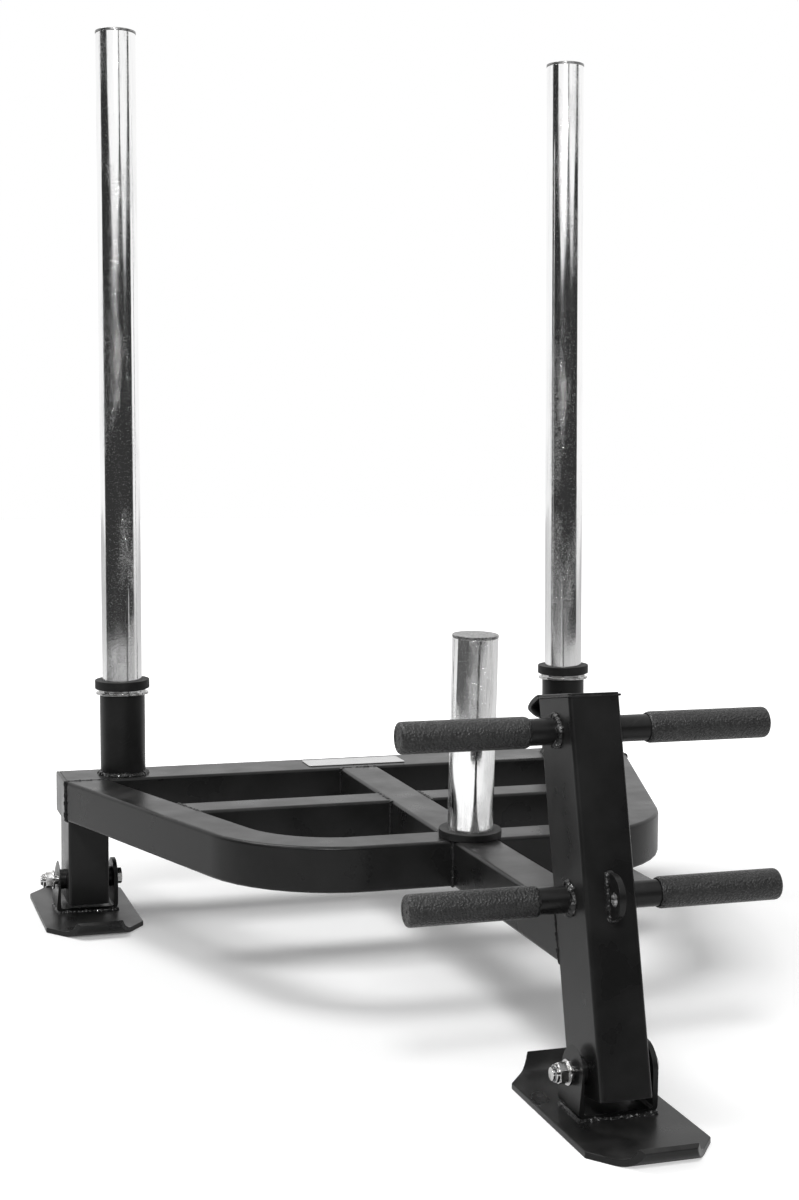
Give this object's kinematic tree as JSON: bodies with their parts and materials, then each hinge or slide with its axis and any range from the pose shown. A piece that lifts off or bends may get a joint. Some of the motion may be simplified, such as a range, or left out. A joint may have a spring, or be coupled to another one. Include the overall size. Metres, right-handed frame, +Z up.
{
  "type": "push sled",
  "caption": "Push sled with upright posts on a cross tube, bent side tubes, a leaning mast with crosswise handles and a tow eye, and pivoting skids.",
  "frame": {"origin": "centre of the bounding box at floor level, the skids flat on the floor", "axes": "+X across the sled to the side of the bolt heads, +Y from the mast to the cross tube with the tall posts, +Z up"},
  "size_m": [0.8292, 1.1044, 1.1138],
  "materials": {
    "black_coat": "satin black powder coat on steel",
    "bright_plate": "bright plated steel tube with fine vertical streaks",
    "zinc_plate": "bright zinc plated fasteners",
    "black_rubber": "matte black rubber, pebbled on the grips",
    "bare_plate": "satin, without any marking"
  },
  "bodies": {
    "frame": {"cross_tube": "black_coat", "cross_tube_cap_left": "black_coat", "cross_tube_cap_right": "black_coat", "grip_lower_left": "black_rubber", "grip_lower_right": "black_rubber", "grip_upper_left": "black_rubber", "grip_upper_right": "black_rubber", "handle_bar_lower": "black_coat", "handle_bar_upper": "black_coat", "leg_left": "black_coat", "leg_right": "black_coat", "mast_cap": "black_coat", "mast_tube": "black_coat", "middle_bar_left": "black_coat", "middle_bar_right": "black_coat", "name_plate": "bare_plate", "pivot_tube_front": "black_coat", "pivot_tube_left": "black_coat", "pivot_tube_right": "black_coat", "short_post": "bright_plate", "short_post_bumper": "black_rubber", "short_post_cap": "bright_plate", "side_tube_left": "black_coat", "side_tube_right": "black_coat", "sleeve_left": "black_coat", "sleeve_right": "black_coat", "spine_tube": "black_coat", "strap_loop": "black_coat", "tow_eye": "black_coat"},
    "skid_left": {"pivot_bolt_left": "zinc_plate", "pivot_nut_left": "zinc_plate", "pivot_washer_left": "zinc_plate", "skid_bracket_left": "black_coat", "skid_plate_left": "black_coat"},
    "skid_right": {"pivot_bolt_right": "zinc_plate", "pivot_nut_right": "zinc_plate", "pivot_washer_right": "zinc_plate", "skid_bracket_right": "black_coat", "skid_plate_right": "black_coat"},
    "skid_front": {"pivot_bolt_front": "zinc_plate", "pivot_nut_front": "zinc_plate", "pivot_washer_front": "zinc_plate", "skid_bracket_front": "black_coat", "skid_plate_front": "black_coat"},
    "post_left": {"post_bumper_left": "black_rubber", "post_cap_left": "bright_plate", "post_collar_left": "bright_plate", "post_left": "bright_plate"},
    "post_right": {"post_bumper_right": "black_rubber", "post_cap_right": "bright_plate", "post_collar_right": "bright_plate", "post_right": "bright_plate"}
  },
  "joints": [
    {"name": "skid_left_pivot", "type": "hinge", "parent": "frame", "child": "skid_left", "pos_m": [-0.3546, 0.41917, 0.0445], "axis": [1, 0, 0], "range_deg": [-13, 13]},
    {"name": "skid_right_pivot", "type": "hinge", "parent": "frame", "child": "skid_right", "pos_m": [0.3546, 0.41917, 0.0445], "axis": [1, 0, 0], "range_deg": [-13, 13]},
    {"name": "skid_front_pivot", "type": "hinge", "parent": "frame", "child": "skid_front", "pos_m": [0, -0.41917, 0.0445], "axis": [1, 0, 0], "range_deg": [-29, 11]},
    {"name": "post_left_slide", "type": "slide", "parent": "frame", "child": "post_left", "axis": [0, 0.0349, 0.9994], "range_m": [0, 0.14]},
    {"name": "post_right_slide", "type": "slide", "parent": "frame", "child": "post_right", "axis": [0, 0.0349, 0.9994], "range_m": [0, 0.14]}
  ]
}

·····

### WHAT THE EXERCISE ASKS
Print the complete listing again, exactly as it stands.

### THE COMPLETED TASK
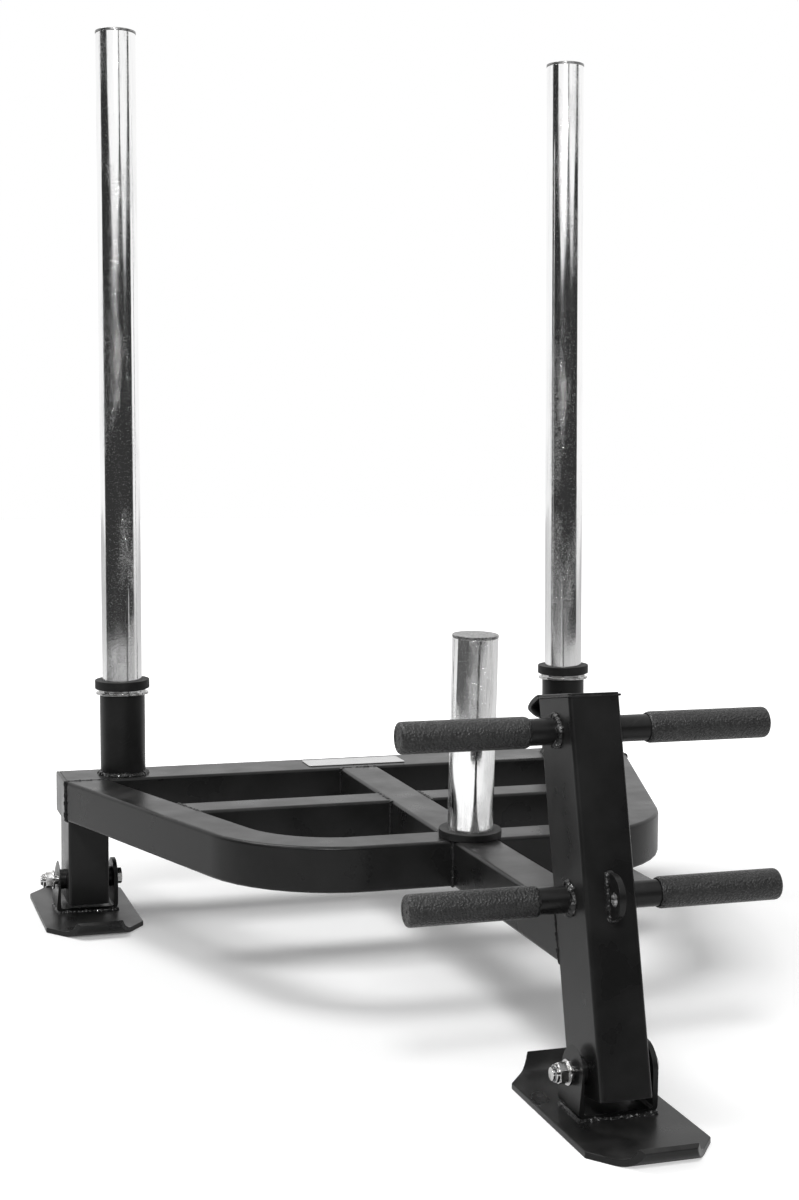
Give this object's kinematic tree as JSON: bodies with their parts and materials, then each hinge or slide with its axis and any range from the pose shown. A piece that lifts off or bends may get a joint. Some of the motion may be simplified, such as a range, or left out. A joint may have a spring, or be coupled to another one. Include the overall size. Metres, right-handed frame, +Z up.
{
  "type": "push sled",
  "caption": "Push sled with upright posts on a cross tube, bent side tubes, a leaning mast with crosswise handles and a tow eye, and pivoting skids.",
  "frame": {"origin": "centre of the bounding box at floor level, the skids flat on the floor", "axes": "+X across the sled to the side of the bolt heads, +Y from the mast to the cross tube with the tall posts, +Z up"},
  "size_m": [0.8292, 1.1044, 1.1138],
  "materials": {
    "black_coat": "satin black powder coat on steel",
    "bright_plate": "bright plated steel tube with fine vertical streaks",
    "zinc_plate": "bright zinc plated fasteners",
    "black_rubber": "matte black rubber, pebbled on the grips",
    "bare_plate": "satin, without any marking"
  },
  "bodies": {
    "frame": {"cross_tube": "black_coat", "cross_tube_cap_left": "black_coat", "cross_tube_cap_right": "black_coat", "grip_lower_left": "black_rubber", "grip_lower_right": "black_rubber", "grip_upper_left": "black_rubber", "grip_upper_right": "black_rubber", "handle_bar_lower": "black_coat", "handle_bar_upper": "black_coat", "leg_left": "black_coat", "leg_right": "black_coat", "mast_cap": "black_coat", "mast_tube": "black_coat", "middle_bar_left": "black_coat", "middle_bar_right": "black_coat", "name_plate": "bare_plate", "pivot_tube_front": "black_coat", "pivot_tube_left": "black_coat", "pivot_tube_right": "black_coat", "short_post": "bright_plate", "short_post_bumper": "black_rubber", "short_post_cap": "bright_plate", "side_tube_left": "black_coat", "side_tube_right": "black_coat", "sleeve_left": "black_coat", "sleeve_right": "black_coat", "spine_tube": "black_coat", "strap_loop": "black_coat", "tow_eye": "black_coat"},
    "skid_left": {"pivot_bolt_left": "zinc_plate", "pivot_nut_left": "zinc_plate", "pivot_washer_left": "zinc_plate", "skid_bracket_left": "black_coat", "skid_plate_left": "black_coat"},
    "skid_right": {"pivot_bolt_right": "zinc_plate", "pivot_nut_right": "zinc_plate", "pivot_washer_right": "zinc_plate", "skid_bracket_right": "black_coat", "skid_plate_right": "black_coat"},
    "skid_front": {"pivot_bolt_front": "zinc_plate", "pivot_nut_front": "zinc_plate", "pivot_washer_front": "zinc_plate", "skid_bracket_front": "black_coat", "skid_plate_front": "black_coat"},
    "post_left": {"post_bumper_left": "black_rubber", "post_cap_left": "bright_plate", "post_collar_left": "bright_plate", "post_left": "bright_plate"},
    "post_right": {"post_bumper_right": "black_rubber", "post_cap_right": "bright_plate", "post_collar_right": "bright_plate", "post_right": "bright_plate"}
  },
  "joints": [
    {"name": "skid_left_pivot", "type": "hinge", "parent": "frame", "child": "skid_left", "pos_m": [-0.3546, 0.41917, 0.0445], "axis": [1, 0, 0], "range_deg": [-13, 13]},
    {"name": "skid_right_pivot", "type": "hinge", "parent": "frame", "child": "skid_right", "pos_m": [0.3546, 0.41917, 0.0445], "axis": [1, 0, 0], "range_deg": [-13, 13]},
    {"name": "skid_front_pivot", "type": "hinge", "parent": "frame", "child": "skid_front", "pos_m": [0, -0.41917, 0.0445], "axis": [1, 0, 0], "range_deg": [-29, 11]},
    {"name": "post_left_slide", "type": "slide", "parent": "frame", "child": "post_left", "axis": [0, 0.0349, 0.9994], "range_m": [0, 0.14]},
    {"name": "post_right_slide", "type": "slide", "parent": "frame", "child": "post_right", "axis": [0, 0.0349, 0.9994], "range_m": [0, 0.14]}
  ]
}